– Я вас увидел, и мне сразу стало лучше, – искренно сказал Буш.
– Я первый раз на берегу, – сказал Хорнблауэр. – Можете догадаться, как я был занят.
Буш охотно поверил – он легко мог вообразить, сколько хлопот свалилось на Хорнблауэра. «Славу» надо было загрузить порохом и снарядами, провиантом и водой, вычистить судно после пленных, убрать следы недавних боев, выполнить все формальности, связанные с передачей трофеев, с раненными, с больными, с личным имуществом убитых. И Буш горячо желал выслушать все подробности, словно домохозяйка, которой болезнь не позволяет следить за домом. Он закидал Хорнблауэра вопросами, и профессиональный разговор некоторое время не давал Хорнблауэру показать корзину, которую он принес.
– Папайя, – сказал он. – Манго. Ананас. Это – второй ананас, который я вижу в жизни.
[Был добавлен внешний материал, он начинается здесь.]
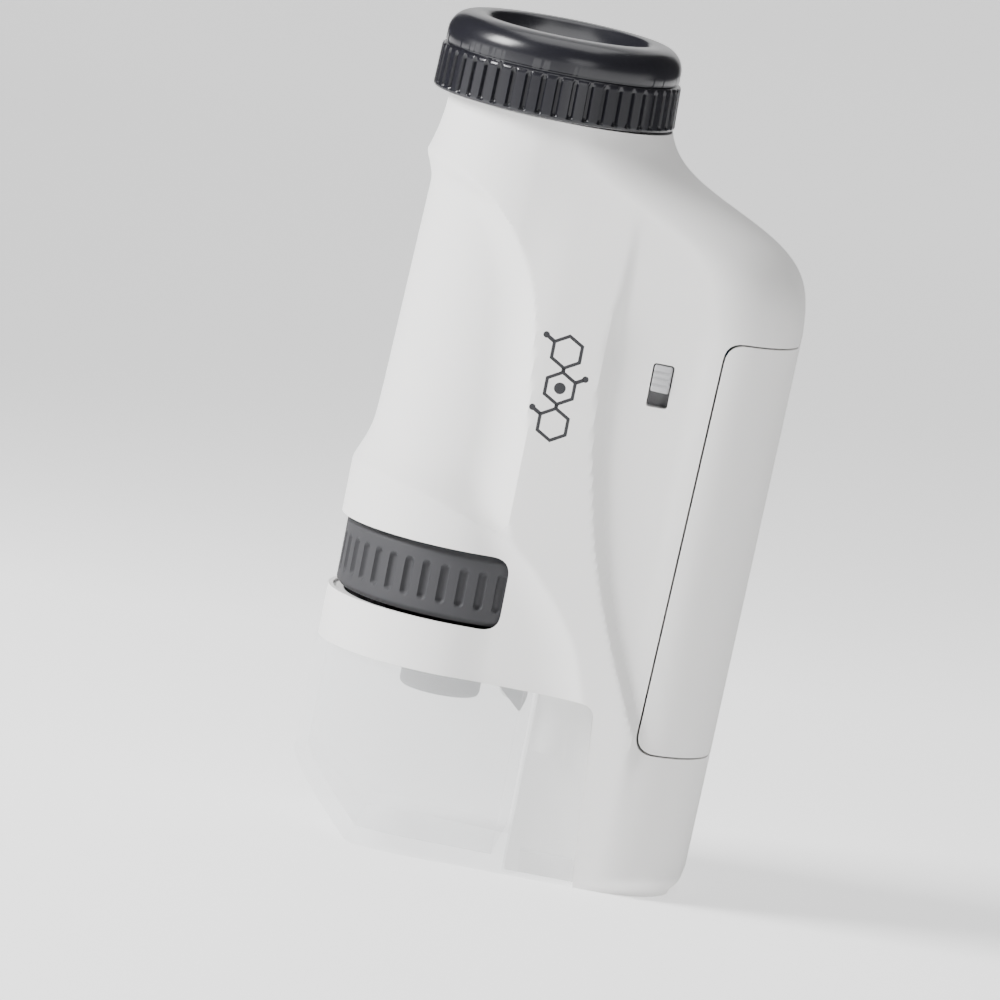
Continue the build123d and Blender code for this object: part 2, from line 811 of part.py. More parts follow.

– Спасибо. Вы очень добры, – ответил Буш. Но ему было совершенно невозможно и в малой мере проявить чувства, которые вызвали у него эти дары – после дней одинокого лежания в госпитале он узнал, что кому-то до него есть дело, что кто-то по крайней мере подумал о нем. Неловкие слова, которые он произнес, ничего этого не выражали: только человек тонкий и сочувствующий мог угадать что за ними скрывается. Но Хорнблауэр спас его от дальнейшего смущения, быстро сменив разговор.
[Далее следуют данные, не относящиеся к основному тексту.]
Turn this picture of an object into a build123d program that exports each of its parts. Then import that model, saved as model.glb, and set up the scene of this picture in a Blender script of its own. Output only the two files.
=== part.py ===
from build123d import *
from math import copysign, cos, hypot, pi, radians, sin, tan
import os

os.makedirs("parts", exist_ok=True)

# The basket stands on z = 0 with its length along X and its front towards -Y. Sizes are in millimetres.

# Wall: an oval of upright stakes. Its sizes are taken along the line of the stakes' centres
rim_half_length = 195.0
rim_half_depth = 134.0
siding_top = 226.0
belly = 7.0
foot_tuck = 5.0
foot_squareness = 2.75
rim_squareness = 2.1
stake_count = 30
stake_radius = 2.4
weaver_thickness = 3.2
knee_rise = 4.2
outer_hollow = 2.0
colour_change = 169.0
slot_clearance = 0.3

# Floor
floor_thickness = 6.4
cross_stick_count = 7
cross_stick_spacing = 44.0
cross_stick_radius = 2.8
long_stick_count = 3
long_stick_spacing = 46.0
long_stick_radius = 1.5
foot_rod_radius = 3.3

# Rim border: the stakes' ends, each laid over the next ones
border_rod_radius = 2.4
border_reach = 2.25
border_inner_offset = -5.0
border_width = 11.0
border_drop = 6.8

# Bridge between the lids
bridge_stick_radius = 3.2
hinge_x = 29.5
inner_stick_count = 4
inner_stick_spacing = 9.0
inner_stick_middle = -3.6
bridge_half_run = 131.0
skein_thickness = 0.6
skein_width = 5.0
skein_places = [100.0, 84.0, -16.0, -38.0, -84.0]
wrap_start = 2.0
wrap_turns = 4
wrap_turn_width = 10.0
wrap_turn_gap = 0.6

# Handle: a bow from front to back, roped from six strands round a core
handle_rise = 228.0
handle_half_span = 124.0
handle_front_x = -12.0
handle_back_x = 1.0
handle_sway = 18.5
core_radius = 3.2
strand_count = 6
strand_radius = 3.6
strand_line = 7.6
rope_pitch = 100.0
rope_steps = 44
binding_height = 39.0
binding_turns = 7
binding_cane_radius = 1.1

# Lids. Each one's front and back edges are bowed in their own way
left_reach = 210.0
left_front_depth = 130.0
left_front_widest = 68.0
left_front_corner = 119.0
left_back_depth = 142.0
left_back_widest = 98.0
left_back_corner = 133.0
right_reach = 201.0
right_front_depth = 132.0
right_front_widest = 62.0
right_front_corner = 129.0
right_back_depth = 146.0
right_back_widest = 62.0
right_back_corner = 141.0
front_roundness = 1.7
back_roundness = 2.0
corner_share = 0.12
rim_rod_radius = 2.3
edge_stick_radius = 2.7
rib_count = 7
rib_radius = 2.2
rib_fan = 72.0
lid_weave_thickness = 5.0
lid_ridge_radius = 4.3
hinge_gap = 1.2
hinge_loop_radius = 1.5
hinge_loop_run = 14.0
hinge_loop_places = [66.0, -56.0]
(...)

– Адмирал взял «Гадитану» в эскадру, – объявил он.
– Вот как, клянусь Богом!
– Да. Восемнадцать пушек – шести– и девятифунтовые. Она будет считаться военным шлюпом.
– Значит, он должен будет назначить на нее капитан-лейтенанта.
– Да.
– Клянусь Богом! – сказал Буш.
Какой-то удачливый лейтенант получит повышение. Это мог бы быть Бакленд – еще может, если оставят без внимания тот факт, что его связали спящим в постели.
– Ламберт дал ей новое имя – «Возмездие».
– Неплохое имя.
– Да.
На мгновение наступила тишина. Каждый из них, со своей точки зрения, заново переживал ужасные минуты, когда «Гадитана» взяла «Славу» на абордаж и испанцы падали под безжалостными ударами.
– Про следственную комиссию вы, конечно, знаете, – спросил Буш. Мысль об этом закономерно вытекала из предыдущих.
– Да. А вы как узнали?
– Только что заходил Когсхил, предупредил, что я буду давать показания.
– Ясно.
Опять наступила тишина, более напряженная, чем прошлый раз: оба думали о предстоящем испытании. Хорнблауэр сознательно прервал ее.
– Я собирался сказать вам, – произнес он, – что мне пришлось заменить на «Славе» тросы рулевого привода. Оба старых износились – слишком большая нагрузка. Боюсь, они идут под слишком острым углом.
Это вызвало технический разговор, который Хорнблауэр поддерживал, пока ни пришло время уходить.